Осип относится к Хлестакову, как к дитяти. Он прекрасно видит легкомыслие своего господина и ловко пользуется им. Осип не так простодушен, как Хлестаков. Если Хлестаков готов оставить купцам веревочку от сахара, то Осип говорит: давай и веревочку. Он, смекнув гораздо ранее Хлестакова, что их принимают не за тех, кто они есть, тонко вводит в эту игру городничего и других. Он намекает им, что его барин, может быть, выше полковника. Не сговариваясь с Хлестаковым и не получив от того никаких полномочий на это вранье, он врет сознательно, предвидя поживу и для себя. Но когда над ними нависает гроза и обман готов разоблачиться, уговаривает Хлестакова почти что отечески: поедем, загостились уже. Тут страх смешивается с жалостью к Хлестакову, потому что достанется больше всего тому, батюшка выпорет розгами того, хотя и Осипу не миновать тумаков.
«Сорочинская ярмарка». Худ. С. Харламов
Конечно, Осип не Яким – он не только жалеет, но и презирает своего барина. Он не прочь подставить ему ножку. Он издевается над его образом жизни в Петербурге, а сам завидует ему, ему самому хотелось бы так гулять по Невскому, дуться в картишки и жить за счет аглицкого короля. Вместе с тем он чувствует неосновательность всей этой жизни, ее непрочность, вертопрашество. И чувства дядьки, старшего по отношению к Хлестакову, житейского опекуна «елистратишки», смешиваются в нем с издевкой и желанием мщения.
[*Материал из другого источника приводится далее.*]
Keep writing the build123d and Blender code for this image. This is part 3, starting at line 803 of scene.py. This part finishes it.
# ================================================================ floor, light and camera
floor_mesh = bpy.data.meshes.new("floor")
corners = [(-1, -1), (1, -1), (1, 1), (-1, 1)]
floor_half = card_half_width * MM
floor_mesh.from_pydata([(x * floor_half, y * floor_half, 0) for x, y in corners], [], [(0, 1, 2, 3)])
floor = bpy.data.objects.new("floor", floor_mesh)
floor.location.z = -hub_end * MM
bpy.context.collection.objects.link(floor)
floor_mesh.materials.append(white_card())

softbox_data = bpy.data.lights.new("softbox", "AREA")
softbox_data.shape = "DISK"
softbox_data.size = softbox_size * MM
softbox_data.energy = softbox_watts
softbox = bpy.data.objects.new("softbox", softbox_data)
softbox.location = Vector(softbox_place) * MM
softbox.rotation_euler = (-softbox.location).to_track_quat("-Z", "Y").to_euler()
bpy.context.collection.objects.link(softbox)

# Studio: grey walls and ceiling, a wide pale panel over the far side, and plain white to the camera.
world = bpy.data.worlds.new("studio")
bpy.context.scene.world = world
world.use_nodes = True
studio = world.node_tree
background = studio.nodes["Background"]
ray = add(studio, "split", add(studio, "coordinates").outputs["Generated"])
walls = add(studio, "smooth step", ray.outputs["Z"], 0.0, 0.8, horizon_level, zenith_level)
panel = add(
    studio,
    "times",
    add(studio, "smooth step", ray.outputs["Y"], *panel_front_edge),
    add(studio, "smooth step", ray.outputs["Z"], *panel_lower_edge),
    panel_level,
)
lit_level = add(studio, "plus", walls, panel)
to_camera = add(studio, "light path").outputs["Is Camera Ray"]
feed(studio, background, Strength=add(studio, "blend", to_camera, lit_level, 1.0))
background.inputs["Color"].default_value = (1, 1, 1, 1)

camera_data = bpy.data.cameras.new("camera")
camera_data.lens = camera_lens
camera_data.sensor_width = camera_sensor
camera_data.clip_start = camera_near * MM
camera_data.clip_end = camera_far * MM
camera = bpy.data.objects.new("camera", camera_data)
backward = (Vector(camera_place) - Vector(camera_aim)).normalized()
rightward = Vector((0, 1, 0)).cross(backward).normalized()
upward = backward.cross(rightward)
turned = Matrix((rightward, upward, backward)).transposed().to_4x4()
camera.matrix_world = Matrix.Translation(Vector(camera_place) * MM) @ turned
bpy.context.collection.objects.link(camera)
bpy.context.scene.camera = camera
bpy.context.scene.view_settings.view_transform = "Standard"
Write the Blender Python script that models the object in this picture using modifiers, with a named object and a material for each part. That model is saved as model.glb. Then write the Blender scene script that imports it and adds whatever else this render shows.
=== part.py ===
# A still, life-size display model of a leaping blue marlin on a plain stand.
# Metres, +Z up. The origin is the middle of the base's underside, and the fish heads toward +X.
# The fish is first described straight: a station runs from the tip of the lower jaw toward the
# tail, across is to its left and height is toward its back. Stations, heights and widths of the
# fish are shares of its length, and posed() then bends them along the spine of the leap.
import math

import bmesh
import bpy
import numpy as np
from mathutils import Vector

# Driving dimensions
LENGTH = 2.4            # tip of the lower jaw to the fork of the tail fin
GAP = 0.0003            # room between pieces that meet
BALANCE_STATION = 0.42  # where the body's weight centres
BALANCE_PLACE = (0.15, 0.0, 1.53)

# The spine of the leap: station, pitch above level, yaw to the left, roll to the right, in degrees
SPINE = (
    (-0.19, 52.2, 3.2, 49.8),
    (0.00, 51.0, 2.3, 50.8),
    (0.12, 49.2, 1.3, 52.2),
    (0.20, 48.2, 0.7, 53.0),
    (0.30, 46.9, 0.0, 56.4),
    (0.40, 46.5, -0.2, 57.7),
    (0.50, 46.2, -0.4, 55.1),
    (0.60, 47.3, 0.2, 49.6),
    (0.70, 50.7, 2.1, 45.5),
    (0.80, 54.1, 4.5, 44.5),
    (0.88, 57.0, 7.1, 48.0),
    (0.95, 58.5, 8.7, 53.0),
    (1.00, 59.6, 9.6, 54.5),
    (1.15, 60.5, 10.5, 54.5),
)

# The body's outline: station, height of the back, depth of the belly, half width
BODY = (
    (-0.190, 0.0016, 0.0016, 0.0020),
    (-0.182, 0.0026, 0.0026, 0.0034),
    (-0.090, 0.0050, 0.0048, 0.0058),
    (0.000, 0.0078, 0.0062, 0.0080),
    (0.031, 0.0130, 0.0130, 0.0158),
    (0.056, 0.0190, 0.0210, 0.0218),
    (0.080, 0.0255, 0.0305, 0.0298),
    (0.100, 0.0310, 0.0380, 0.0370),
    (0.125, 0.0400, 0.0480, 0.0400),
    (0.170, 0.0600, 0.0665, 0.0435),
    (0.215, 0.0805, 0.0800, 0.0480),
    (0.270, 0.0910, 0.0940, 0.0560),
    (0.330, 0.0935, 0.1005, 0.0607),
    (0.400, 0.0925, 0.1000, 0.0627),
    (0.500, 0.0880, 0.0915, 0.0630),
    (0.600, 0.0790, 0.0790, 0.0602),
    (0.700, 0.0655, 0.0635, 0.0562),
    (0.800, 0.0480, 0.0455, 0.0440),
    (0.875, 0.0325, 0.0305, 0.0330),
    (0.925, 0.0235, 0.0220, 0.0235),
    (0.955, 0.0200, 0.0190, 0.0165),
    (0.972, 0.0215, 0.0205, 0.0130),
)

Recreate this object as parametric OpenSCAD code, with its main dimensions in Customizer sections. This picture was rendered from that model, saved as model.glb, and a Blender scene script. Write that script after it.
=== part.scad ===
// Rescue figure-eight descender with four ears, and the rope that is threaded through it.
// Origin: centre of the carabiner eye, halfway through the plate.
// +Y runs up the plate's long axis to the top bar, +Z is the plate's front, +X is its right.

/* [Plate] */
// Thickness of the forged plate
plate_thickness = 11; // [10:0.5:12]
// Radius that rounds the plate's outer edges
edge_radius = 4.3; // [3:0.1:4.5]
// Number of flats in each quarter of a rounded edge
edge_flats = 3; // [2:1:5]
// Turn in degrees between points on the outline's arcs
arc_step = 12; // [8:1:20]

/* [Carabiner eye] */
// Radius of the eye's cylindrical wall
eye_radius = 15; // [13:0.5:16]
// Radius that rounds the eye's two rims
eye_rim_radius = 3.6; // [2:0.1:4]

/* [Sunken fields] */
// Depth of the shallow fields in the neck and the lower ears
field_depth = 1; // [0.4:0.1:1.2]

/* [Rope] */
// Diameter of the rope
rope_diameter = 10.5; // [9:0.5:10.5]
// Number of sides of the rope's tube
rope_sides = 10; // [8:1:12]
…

Яким был пуповиной, связывавшей Гоголя с крестьянской Россией, с хитростью и дальним умом мужика, с его непобедимой уверенностью, что все само собой образуется. Во всех своих пылких прожектах, начинаниях, предприятиях, остывая, он обращался к Якиму – и тот помогал ему притаптывать романтический огонь. В нем было некое спокойствие, которое есть во всех слугах Гоголя. Они даже меланхолики, а точнее, стоики – им все нипочем. Бричка вывалила барина в грязь – переживем. Нос отнялся, и на лице образовалось гладкое место (для барина это трагедия) – образуется, вернется нос (куда ему деться?). Беспокоится барин из-за женитьбы – минует и эта суета. Слуги у Гоголя своею невозмутимостью оттеняют суетливость господ. Те вечно куда-то спешат, куда-то рвутся: то за платьем незнакомки, то за богатством, то за генеральством, – они смотрят на это и ждут. Все равно барин вернется, как возвращается на место утерянный нос майора Ковалева.
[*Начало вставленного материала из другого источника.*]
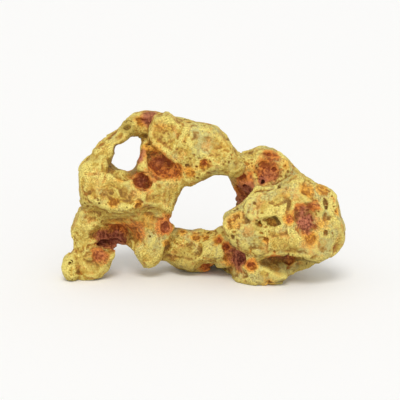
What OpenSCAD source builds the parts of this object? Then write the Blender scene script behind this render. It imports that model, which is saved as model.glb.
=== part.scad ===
// Aquarium cave ornament: a rock arch cast in resin as eleven blocks, which are bonded over
// locating pins into one ring of rock round a swim-through window.
// +X is the right-hand end, +Y is the back, +Z is up. The feet stand on z = 0.

/* [Overall] */
// Width of the whole ornament
overall_width = 240; // [180:5:320]

/* [Rock surface] */
// Height of the broad lumps on every casting
lump_height = 2; // [0:0.1:2.4]
// Width of the facets along an outline
facet_width = 5.5; // [5:0.5:10]
// Facet rings from the outline to the middle of a face
face_rings = 6; // [5:1:8]
// Height of the middle of the slot under the boulder
slot_height = 21; // [19:0.5:23]

/* [Bonded joints] */
// Diameter of the locating pins
pin_diameter = 5; // [4:0.5:6]
// Length of the locating pins
pin_length = 16; // [12:1:18]
// Glue space round a pin, on the radius
pin_clearance = 0.1; // [0.05:0.05:0.3]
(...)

В этом ожидании есть какая-то мудрость и, пожалуй, духовное здоровье, хотя кажется, что это разврат безделья и упования на русский «авось». Слуги у Гоголя, конечно, не чистые крестьяне, это дворовые, тот особый слой в русском крестьянстве и народе, который успел уже развратиться своей близостью к господам, ожесточиться, видя блага, которые имеют господа и которых нет у них, но они еще сохраняют первородный юмор народа и его иронию не только по отношению к тем, кто стоит над ними, но и по отношению к жизни вообще.
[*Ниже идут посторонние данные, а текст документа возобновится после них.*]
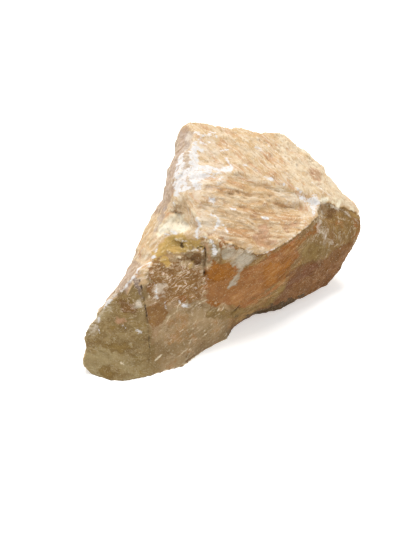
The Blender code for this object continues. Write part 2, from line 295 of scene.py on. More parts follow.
# Breaks to press in: depth and half width in millimetres, then the line in pixels
CLEFTS = [
    (4.2, 1.15, [(204, 247), (205, 254), (204, 262), (205, 274)]),
    (-0.8, 3.0, [(210, 244), (210, 256), (209, 268)]),
    (1.6, 2.2, [(138, 273), (141, 285), (144, 298), (147, 315), (149, 335), (151, 350), (149, 365)]),
    (-3.0, 5.0, [(180, 207), (186, 214), (192, 222)]),
    (-3.0, 4.5, [(174, 217), (180, 217), (186, 221)]),
    (1.0, 1.0, [(182, 211), (183, 212)]),
    (1.0, 1.0, [(193, 223)]),
    (0.8, 1.2, [(231, 314), (236, 310), (240, 306)]),
    (0.5, 1.2, [(95, 338), (105, 342), (118, 346)]),
    (0.5, 1.2, [(105, 325), (113, 335), (121, 344)]),
    (0.6, 1.2, [(94, 352), (110, 356), (128, 352)]),
]
# Small ledges: height and width of the shelf in millimetres, then the line in pixels
LEDGES = [
    (1.3, 7, [(270, 196), (279, 202), (288, 207)]),
    (0.8, 6, [(232, 211), (242, 214), (254, 216)]),
    (0.8, 6, [(257, 200), (264, 203), (270, 206)]),
    (0.5, 5, [(202, 206), (204, 201), (209, 199)]),
    (1.4, 7, [(262, 139), (269, 145), (272, 155)]),
    (1.4, 7, [(298, 164), (307, 172), (315, 179)]),
    (0.6, 7, [(230, 192), (242, 191), (256, 196)]),
    (0.7, 6, [(250, 223), (262, 222), (276, 224)]),
    (0.6, 6, [(262, 232), (272, 238), (286, 236)]),
    (0.6, 6, [(222, 222), (236, 220), (248, 226)]),
    (0.9, 5, [(214, 193), (228, 193), (236, 190), (250, 194), (270, 195)]),
    (0.6, 5, [(219, 198), (228, 198), (238, 200)]),
    (0.6, 5, [(240, 174), (252, 175), (262, 177)]),
    (0.6, 5, [(226, 173), (236, 174), (246, 172)]),
    (0.6, 5, [(246, 184), (262, 186), (280, 190)]),
    (0.7, 5, [(264, 208), (276, 210), (290, 215)]),
    (0.7, 5, [(284, 222), (296, 220), (306, 214)]),
    (0.7, 6, [(274, 148), (284, 154), (296, 160)]),
    (2.0, 5, [(190, 252), (197, 252), (203, 255)]),
    (0.8, 5, [(204, 302), (214, 304), (232, 308)]),
    (0.8, 5, [(268, 298), (280, 286), (294, 271)]),
]
# A ledge drops over this many millimetres. Its rim gets a painted highlight and the foot of its drop painted
# shade: how far above or below the line, how wide, and how far from the line's ends, in millimetres.
LEDGE_DROP = 0.8
RIM_ABOVE = 1.3
RIM_WIDTH = 1.0
RIM_REACH = 2.6
SHADE_BELOW = 0.7
SHADE_WIDTH = 0.8
SHADE_REACH = 1.8
DOWNHILL = np.array((-0.1, -0.8, -0.6))
by_cleft = np.zeros(count)
for depth, half_width, line in CLEFTS:
    distance, _ = nearest(line)
    height -= depth * np.exp(-(distance / half_width) ** 2)
    if depth > DEEP_CLEFT:
        by_cleft = np.maximum(by_cleft, np.exp(-(distance / BRIM_WIDTH) ** 2))
rim_highlight = np.zeros(count)
shade = np.zeros(count)
for rise, shelf, line in LEDGES:
    distance, offset = nearest(line)
    below = offset @ DOWNHILL
    height -= 0.5 * rise * np.tanh(below / LEDGE_DROP) * np.exp(-(distance / shelf) ** 2)
    on_rim = np.exp(-((below + RIM_ABOVE) / RIM_WIDTH) ** 2 - (distance / RIM_REACH) ** 2)
    in_shade = np.exp(-((below - SHADE_BELOW) / SHADE_WIDTH) ** 2 - (distance / SHADE_REACH) ** 2)
    rim_highlight = np.maximum(rim_highlight, on_rim)
    shade = np.maximum(shade, in_shade)

FULL_RELIEF_AT = 8.0     # millimetres above the table; lower down the relief fades out
LEAST_CLEARANCE = 0.2    # millimetres that all but the foot stays above the table
FINE_EDGE_ROUNDS = 3     # how far around is looked at for fine edges and for the large ones
WIDE_WEAR_ROUNDS = 24
above_table = np.clip(places[:, 2] / FULL_RELIEF_AT, 0.0, 1.0)
relieved = places + facing * (height * above_table)[:, None]
relieved[in_foot, 2] = 0.0
relieved[:, 2] = np.where(in_foot, 0.0, np.maximum(relieved[:, 2], LEAST_CLEARANCE))
final_facing = outward(relieved)
edge = np.einsum("ij,ij->i", relieved - spread(relieved, WIDE_WEAR_ROUNDS), final_facing)
fine_edge = np.einsum("ij,ij->i", relieved - spread(relieved, FINE_EDGE_ROUNDS), final_facing)


def keep(name, values):
    """Stores one value for each vertex on the mesh, for the material to read."""
    layer = stone_mesh.attributes.new(name, "FLOAT", "POINT")
    layer.data.foreach_set("value", np.asarray(values, np.float32))


# Borders wander by as much as this, in millimetres: slowly, and in small tatters
BORDER_WANDER = 3.4
STROKE_WANDER = 1.0
BORDER_STRETCH = 1.8
BORDER_LUMPS = [(1.0, 8.0, 11.1), (0.7, 4.0, 13.3), (0.6, 2.2, 17.7)]
tatters = layered(places / (BORDER_STRETCH, 1.0, 1.0), BORDER_LUMPS)
# The pixel of the camera's view at which each vertex stands
from_eye = places - np.array(eye / MM)
how_far = -(from_eye @ np.array(towards_eye))
spots = np.stack([PICTURE_WIDTH / 2 + PIXELS_PER_SLOPE * from_eye @ np.array(picture_right) / how_far,
                  PICTURE_HEIGHT / 2 - PIXELS_PER_SLOPE * from_eye @ np.array(picture_up) / how_far],
                 axis=1)
GRAZING = 0.05         # a surface that faces the camera less than this counts as turned away
MM_PER_PIXEL = 0.92
hidden = share("back_high", "back", "back_toe", "far_end")
mostly_hidden = hidden > 0.5
turned_away = (facing @ np.array(towards_eye) < GRAZING) | mostly_hidden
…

Если перейти от слуг к мужикам, которых редкими штрихами набросал в своих книгах Гоголь, то мужики у него тоже зрители действий господ, зрители по большей части иронические. Таков мужик, который отвечает Чичикову, как доехать до Плюшкина (которого он называет «заплатанной»), мужики, разнимающие сцепившиеся тройки Чичикова и губернаторской дочки, мужики, бредущие обочь дороги, по коей путешествует герой «Мертвых душ», мужики, стоящие у въезда в гостиницу и рассуждающие о достоинствах чичиковского колеса (в смысле – доедет оно до Казани или нет).
И лишь в Селифане (который не так развращен, как Петрушка) просыпается иногда лирическое чувство, и Гоголь отправляет его теплым летним вечером на свидание к городским девкам, и тот мечтает о «политичном держанье за белы ручки» и семейном счастии.
Мужики у Гоголя пьянствуют, работают и мрут «как мухи», но силою воображения Гоголь оживляет их в своей поэме, и тогда встают с ее страниц разные Степаны Пробки и Григории Доезжай-Недоедешь, которыми изобильна русская земля, и Гоголь слагает гимн их бесшабашности, умению строить, таскать суда посуху, грузить баржи с зерном на Волге и опять-таки гулять, в хмельном веселье глуша тоску по воле. Страницы в «Мертвых душах», где Чичиков – этот холодный делец – рассматривает список купленных им крестьян, становятся поэмой в поэме, истинной песнью Гоголя русскому народу, и такого накала достигает это чувство, что сам Чичиков замирает перед ожившей картиной и восклицает почти любовно: да где же вы, милые? Куда занесла вас жизнь? Где бродите вы сейчас? (Это о беглых.)